Elle, je l’aime bien. C’est une jolie personne, je trouve. Bien faite, un charmant visage, plutôt intelligente. C’est du moins ce que je crois. Elle lit sans arrêt. Je tiens ce fait pour une preuve d’érudition. J’aime assez quand on passe rapidement à autre chose, côté réflexion. Elle lit, elle est savante. Quoi d’autre ensuite ? Elle est mince, elle est jolie. Und so weiter. Tout cela pour dire que j’ai tout un tas de raisons de la fréquenter à la ville comme à la bible. Et je décrète qu’après six années de cela, je l’aime. Pourquoi décrire et ressasser ? A quoi bon discourir lorsqu’agir se déroule entre nos mains, nos bouches, nos peaux ? Si je rassemble les idées, j’aime cette fille. Je reconnais la minceur du cahier des charges. Jusque là, je croyais cela être un tant mieux. Pas de questions. Des dîners, du sensuel et youpi.

Je ne sais plus avec précision le moment où l’intellectuelle a pris le pas sur la belle. Tout roulait super. Nous dînions, nous causions de ce que nous avions fait l’un et l’autre entre-temps, nous rentrions and so on. Puis un jour elle a dit « je suis amoureuse de toi ». J’ai bien aimé. N’ai rien dit. Ai souri. L’ai serrée. Même scénario à plusieurs reprises. Je n’étais pas tellement étonné par son amour. J’avais récolté des indices. Seulement, je ne m’attendais pas à ce qu’elle exige des mots de moi. Les mêmes.

Je suis de ceux que l’on appelle verbalement-sous-doués. Il ne s’agit en aucun cas de lacune cognitive, mais de passage sous silence systématique d’un point comme épineux. Je suis un petit diseux. Pas au sens jeu, mais au sens vie. J’accepte de parler longtemps et beaucoup d’un spectacle que j’ai aimé. Mais d’une femme… Cela me met mal à l’aise. J’ai dans l’idée que dire son amour pourrait y nuire. J’ai aussi le sentiment que c’est comme promettre à tout jamais et pour de vrai. Une influence sur la suite de la vie. Un clap comme arrêt sur image. Plus rien ne va ! Je ne souhaite pas moi-même inspirer mon histoire.
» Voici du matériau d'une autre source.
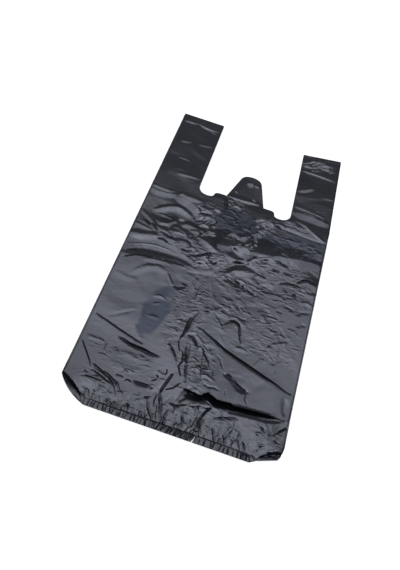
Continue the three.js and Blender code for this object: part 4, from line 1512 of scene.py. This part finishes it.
def film_points(outline: np.ndarray, spacing: float, random: np.random.Generator) -> np.ndarray:
    """Points spread evenly inside an outline, on a jittered triangular grid.

    Args:
        outline: The outline's points.
        spacing: The distance between points in mm.
        random: The source of the jitter.

    Returns:
        The points as rows of x and y, without the outline's own.
    """
    jitter, clear = 0.12, 0.55
    low, high = outline.min(axis=0), outline.max(axis=0)
    rows = np.arange(low[1], high[1], spacing * math.sqrt(3) / 2)
    columns = np.arange(low[0], high[0] + spacing, spacing)
    x, y = np.meshgrid(columns, rows)
    x = x + (np.arange(len(rows)) % 2)[:, None] * spacing / 2
    x, y = x.ravel(), y.ravel()
    x = x + random.uniform(-jitter, jitter, x.size) * spacing
    y = y + random.uniform(-jitter, jitter, y.size) * spacing
    kept = inside(outline, x, y)
    x, y = x[kept], y[kept]
    kept = distance_to(outline, x, y) > clear * spacing
    return np.column_stack([x[kept], y[kept]])


def film_triangles(outline: np.ndarray, points: np.ndarray) -> tuple[np.ndarray, np.ndarray]:
    """Triangles that fill an outline.

    Args:
        outline: The outline's points in order.
        points: The points inside it.

    Returns:
        The places as rows of x and y, the outline's first, and the triangles as rows of counters.
    """
    places = np.vstack([outline, points])
    count = len(outline)
    edges = [(i, (i + 1) % count) for i in range(count)]
    found = delaunay_2d_cdt([Vector(p) for p in places], edges, [], 1, TINY)
    origin = np.array([ids[0] if ids else -1 for ids in found[3]])
    triangles = origin[np.array([t for t in found[2] if len(t) == 3])]
    return places, triangles[(triangles >= 0).all(axis=1)]


@dataclass
class Skin:
    """One side of a sheet of film: its places in mm, and its triangles, which face up."""

    places: np.ndarray
    triangles: np.ndarray


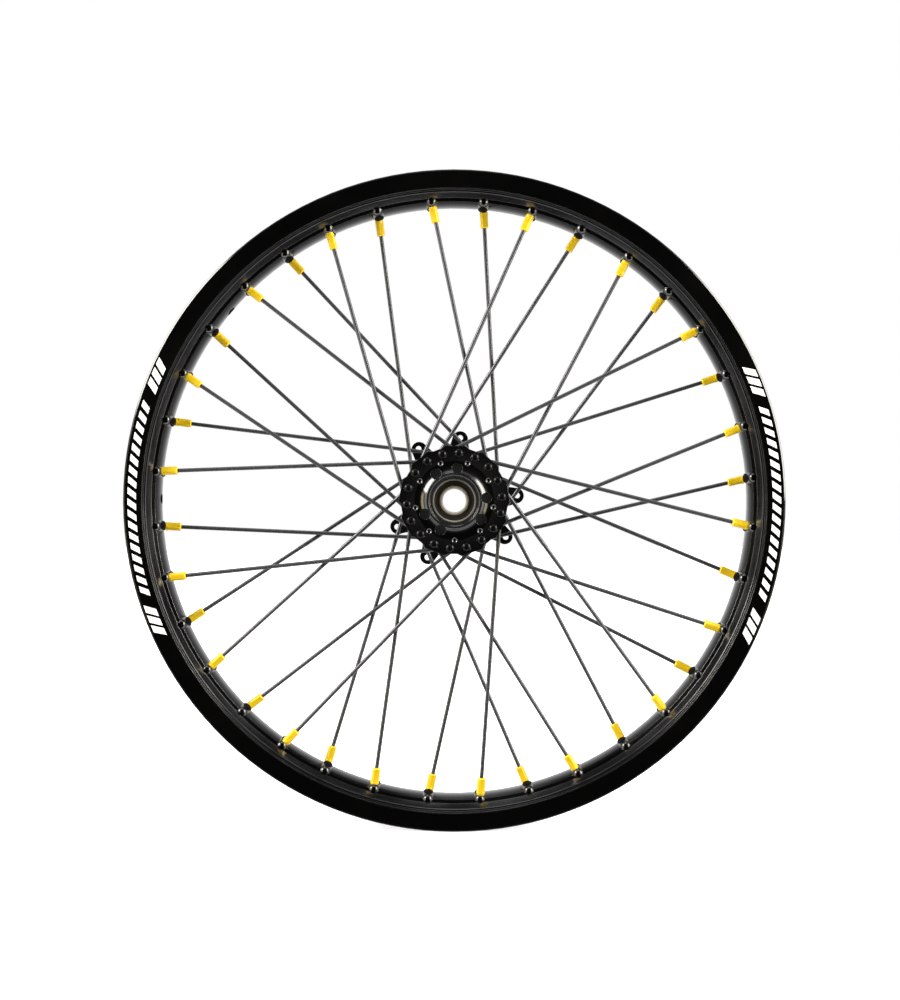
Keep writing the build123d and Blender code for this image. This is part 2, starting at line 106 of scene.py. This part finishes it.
# Bearings
BEARING_OUTER_FACE = 29.0
BEARING_INNER_FACE = 20.0
SEAL_RECESS = 0.15
SEAL_SEGMENTS = 144

# Edges sharper than this stay crisp on turned pieces and prints
SHARP_DEGREES = 30.0

# Rim graphics; angles are in degrees from the band's middle
PRINT_LEVEL = 25.02
PRINT_THICKNESS = 0.1
PRINT_INNER_RADIUS = 268.6
PRINT_OUTER_RADIUS = 277.8
PRINT_CENTRES = {"right": 0.1, "left": 180.25}
BAR_SLANT = -1.38
BAR_STEPS_PER_DEGREE = 3
END_BARS = ((19.75, 21.1), (21.6, 22.95), (23.45, 24.8))
DASH_SLANT = -1.1
DASH_WIDTH = 1.15
DASH_STEP = 1.95
DASH_COUNT = 18
DASH_MARGIN = 1.0


def polar(radius, degrees, offset=0.0):
    """A point in metres from a distance to the axle, an angle and a place along it."""
    turn = math.radians(degrees)
    return Vector((radius * math.cos(turn), offset, radius * math.sin(turn))) * MM


class Lacing:
    """The line of one family of nine spokes."""

    def __init__(self, name, step, side, lead, row, elbow):
        self.name = name
        even_angle = FIRST_HOLE_ANGLE + HOLE_STEP * step
        rim_angle = even_angle + math.copysign(HOLE_STAGGER, lead)
        hub_angle = even_angle + lead
        self.rim_point = polar(LACING_RADIUS, rim_angle, side * row)
        corner = polar(HUB_HOLE_RADIUS, hub_angle, side * elbow)
        self.direction = (self.rim_point - corner).normalized()

    def point_at(self, radius):
        """The point of the straight run at this distance from the axle."""
        run = self.direction
        start = self.rim_point
        a = run.x ** 2 + run.z ** 2
        b = start.x * run.x + start.z * run.z
        c = start.x ** 2 + start.z ** 2 - (radius * MM) ** 2
        return start + run * ((-b + math.sqrt(b * b - a * c)) / a)


LACINGS = [
    Lacing("rear_outer", 0, REAR, -OUTER_LEAD, OUTER_ROW, OUTER_ELBOW),
    Lacing("front_inner", 1, FRONT, -INNER_LEAD, INNER_ROW, INNER_ELBOW),
    Lacing("rear_inner", 2, REAR, INNER_LEAD, INNER_ROW, INNER_ELBOW),
    Lacing("front_outer", 3, FRONT, OUTER_LEAD, OUTER_ROW, OUTER_ELBOW),
]


# ---------------------------------------------------------------- materials


# The sockets of a colour Mix node
MIX_FACTOR = 0
MIX_FIRST = 6
MIX_SECOND = 7
MIX_RESULT = 2

BEVEL_SAMPLES = 6
DEFAULT_SPECULAR = 0.5
BLACK_EDGE_RADIUS = 0.4


class NodeWorks:
    """Short ways to build a node tree."""

    def __init__(self, tree):
        self.tree = tree

    def node(self, kind, **inputs):
        """A node of this kind; inputs are numbers, colours or other nodes' outputs."""
        made = self.tree.nodes.new(kind)
        for name, value in inputs.items():
            self.plug(made.inputs[name.replace("_", " ")], value)
        return made

    def plug(self, socket, value):
        """Links an output to the socket, or sets its value."""
        if isinstance(value, bpy.types.NodeSocket):
            self.tree.links.new(value, socket)
        else:
            socket.default_value = value

    def math(self, operation, first, second=0.0):
        """One scalar operation."""
        made = self.tree.nodes.new("ShaderNodeMath")
        made.operation = operation
        self.plug(made.inputs[0], first)
        self.plug(made.inputs[1], second)
        return made.outputs[0]

    def ramp(self, factor, low, high, start=0.3, end=0.7):
        """Maps a factor to a range, softly."""
        made = self.node("ShaderNodeMapRange", Value=factor)
        made.interpolation_type = "SMOOTHSTEP"
        for name, value in (
            ("From Min", start),
            ("From Max", end),
            ("To Min", low),
            ("To Max", high),
        ):
            made.inputs[name].default_value = value
        return made.outputs["Result"]


class Surface(NodeWorks):
    """A Principled material and what its node tree is built of."""

    def __init__(self, name, **sockets):
        self.material = bpy.data.materials.new(name)
        self.material.use_nodes = True
        super().__init__(self.material.node_tree)
        self.shader = self.tree.nodes["Principled BSDF"]
        for socket, value in sockets.items():
            self.shader.inputs[socket.replace("_", " ")].default_value = value
        coordinates = self.tree.nodes.new("ShaderNodeTexCoord")
        self.place = coordinates.outputs["Object"]
        self.normal = None

    def paint(self, **values):
        """Plugs values or outputs into the shader's own sockets."""
        for name, value in values.items():
            self.plug(self.shader.inputs[name.replace("_", " ")], value)

    def noise(self, scale, detail=4.0, roughness=0.55, vector=None):
        """Noise over the surface; scale is in features per metre."""
        made = self.node(
            "ShaderNodeTexNoise",
            Vector=vector or self.place,
            Scale=scale,
            Detail=detail,
            Roughness=roughness,
        )
        return made.outputs["Fac"]

    def blend(self, factor, first, second):
        """A colour between two colours."""
        made = self.tree.nodes.new("ShaderNodeMix")
        made.data_type = "RGBA"
        self.plug(made.inputs[MIX_FACTOR], factor)
        self.plug(made.inputs[MIX_FIRST], first)
        self.plug(made.inputs[MIX_SECOND], second)
        return made.outputs[MIX_RESULT]

    def radius(self):
        """The distance from the axle in metres."""
        flat = self.tree.nodes.new("ShaderNodeVectorMath")
        flat.operation = "MULTIPLY"
        self.plug(flat.inputs[0], self.place)
        flat.inputs[1].default_value = (1.0, 0.0, 1.0)
        length = self.tree.nodes.new("ShaderNodeVectorMath")
        length.operation = "LENGTH"
        self.plug(length.inputs[0], flat.outputs[0])
        return length.outputs["Value"]

    def along_axle(self):
        """The place along the axle in metres."""
        split = self.node("ShaderNodeSeparateXYZ", Vector=self.place)
        return split.outputs["Y"]

    def rounded(self, radius):
        """Shades sharp edges as if they had this radius in metres."""
        made = self.tree.nodes.new("ShaderNodeBevel")
        made.samples = BEVEL_SAMPLES
        made.inputs["Radius"].default_value = radius
        self.normal = made.outputs["Normal"]

    def bump(self, height, distance, strength):
        """Adds relief; distance is the height of a full step in metres."""
        made = self.node(
            "ShaderNodeBump", Height=height, Distance=distance, Strength=strength
        )
        if self.normal is not None:
            self.plug(made.inputs["Normal"], self.normal)
        self.normal = made.outputs["Normal"]

    def done(self):
        """Connects the relief and gives the material."""
        if self.normal is not None:
            self.plug(self.shader.inputs["Normal"], self.normal)
        return self.material

    def lathe_marks(self, pitch):
        """A factor that changes only across turning marks this far apart in metres."""
        radial = self.node("ShaderNodeCombineXYZ", X=self.radius(), Y=self.along_axle())
        return self.noise(1.0 / pitch, 3.0, 0.7, radial.outputs["Vector"])


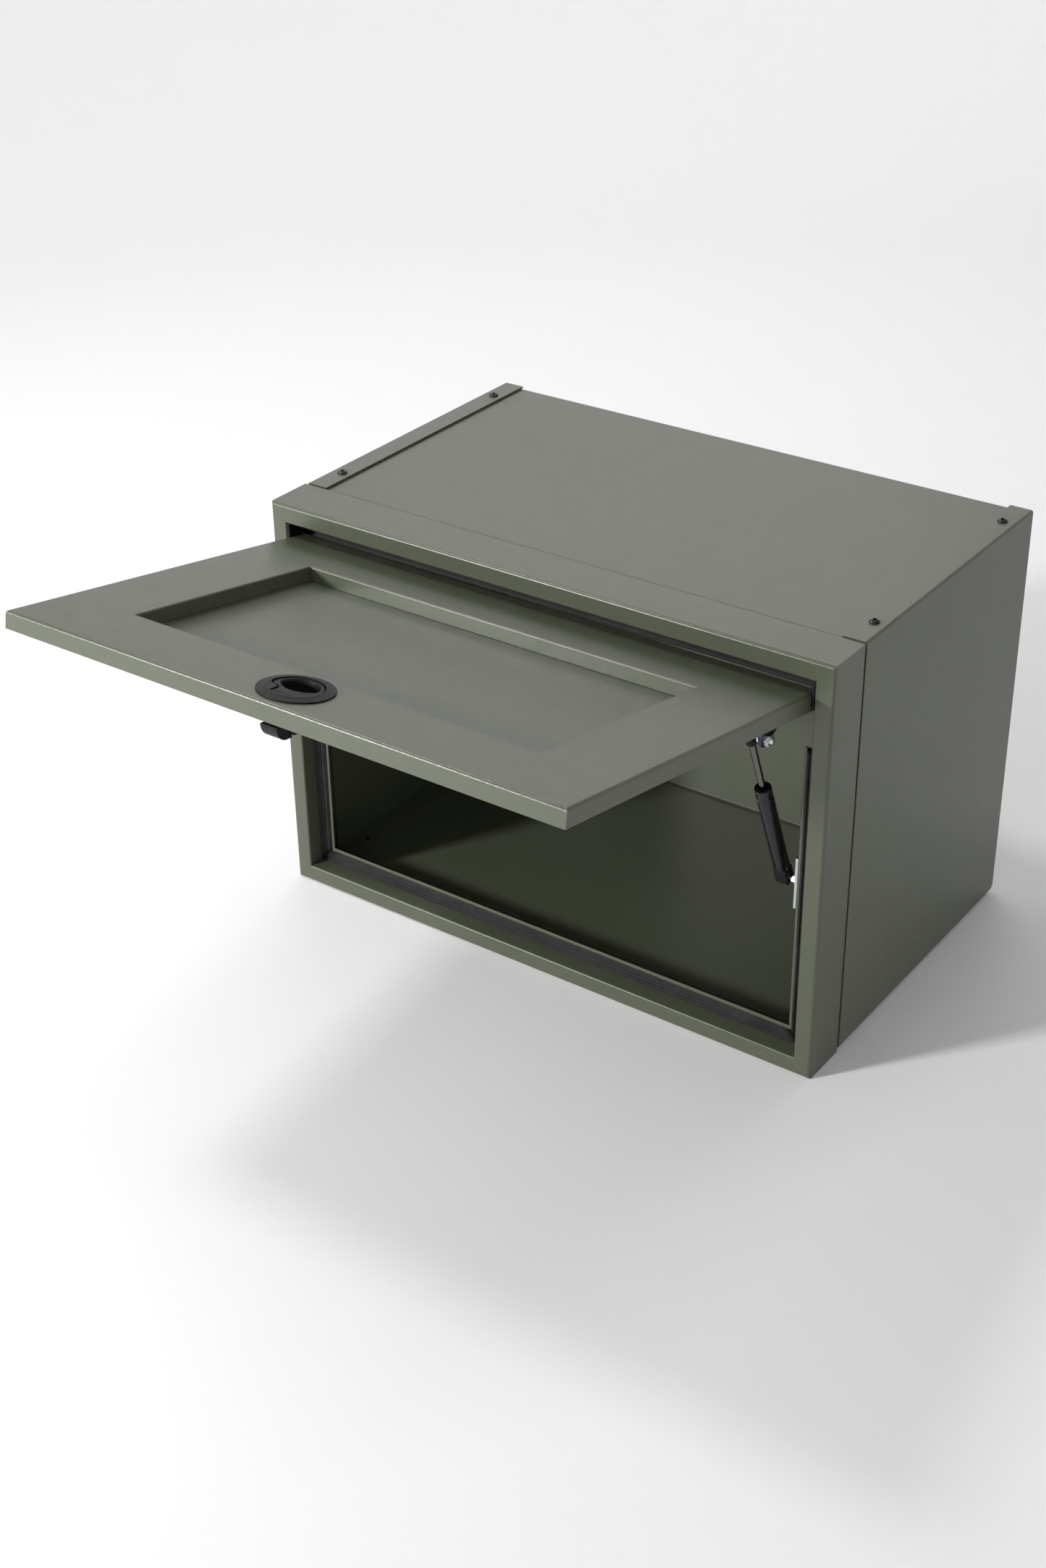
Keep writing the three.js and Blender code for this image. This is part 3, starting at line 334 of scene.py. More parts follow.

Après déjeuner, nous marchions le long du boulevard et j’appréciais le soleil d’après la pluie quand elle a fermé son regard vers moi. Je connais par cœur ce signal. Il marque le coup d’envoi de tout un tas de phrases qui vont m’encombrer.

A suivre...

mardi 8 juin 2010

Papier


Elle est blanche. Mais blanche ! Une espèce de ce blanc qui tache par trop de rien dessus. Voyez ? Voilà ! Rien à voir. Rien en vue non plus sans ce noir qui voile et chasse le néant du blanc. Reste un vide à trous. C’en est laid. Comme moche quand moucheté en vrac. Ambiance pinceau qui gratte à la surface. Pas d’eau ni bleu. Un vire au gris crasse. Ca fout le vertige, ce blanc-plus-tellement, mais pour un rien. Ne rien dire pour ne rien dire, c’est déjà ne rien dire. Mais en blanc, c’est half black. Un grey crade. A la craie, ça s’estomperait, mais ici c’est marqué au rouge. Comme sur peau. A jamais. As scar. Le tout, c’est d’y faire face. Coûte que coûte. Caresser l’idée d’un gris qui fonce. Near black. S’expatrier serait une idée. Apprendre un autre verbe et en faire des palettes entières. Red et valpolicello tout collé sur le papier. Le tour serait joué d‘avance. Soignez-moi ces bulles à hauteur d’homme. Au crayon gras. Au mieux. Une déchirure au sec et plus de toile ni voile. Un pli dans le lai. On remballe. Que ça danse un peu pour voir ! Un piétinement, tout au plus. Un sur place au lieu de rien. Une cadence à part. Pour soi et nous tous. Une étoffe d’un reste de bal décrié puis barré. Un minuscule rien half black et grey sans plus tellement de blanc, mais pour rien.

vendredi 4 juin 2010

Atelier


« Je dois filer, je suis en retard », avait-elle dit en s’éloignant très vite de cette terrasse de café où tous nous étions réunis pour rien. « En retard vers où ?», avais-je alors demandé à l’assemblée qui, elle, semblait comme qui dirait dans la confidence. « A son atelier », avait-elle répondu, l’assemblée. « Ah parce qu’elle bricole, maintenant ? », avais-je alors encore demandé. « Elle écrit », avait rétorqué l’assemblée ou une partie d’elle, je ne sais plus. « Elle établit des suites de mots en phrases en atelier », avais-je conclu, pas aussi hâtivement qu’il n’y paraît. Parce que les charnières entre chaque mot, il faut bien les construire. Et à la bonne taille, encore. Et les gonds ne doivent-ils pas contenir les phrases, sans qu’elles ne dépassent et sans jour autour ? Du jour autour des lettres, cela donne quoi ? Eh bien cela laisse passer la lumière. Et la lumière aide à mieux visualiser ce dont on cause en prose. Mais encore faut-il que les rais ne visent là où ça sert à dire/sentir/pâlir. Pour cela, il faut les outils, les clés, les matériaux, les idéaux. Un stylo comme un bon marteau qui tape à point nommé et enfonce un peu plus le clou du spectacle. Ligne après ligne. Et page. Duchesse en travaux, comme dans la chanson. « Et les copeaux ? Elle en fait quoi des copeaux ? » avais-je encore plus demandé. « Elle les remise et les replace en couleur çà et là. Ambiance dénouement avec fleurs et collerettes ». Elle en savait, l’assemblée, que j’ignorais moi-même. J’aurais bien vu paillettes mais l’étape est plus lointaine ou ailleurs. L’atelier du doreur ? Plus loin en marchant vite, à main droite dès doublés les chœurs à pic. Le brillant se mérite. Me languirais bien, si je pouvais. Mais ce temps qui presse !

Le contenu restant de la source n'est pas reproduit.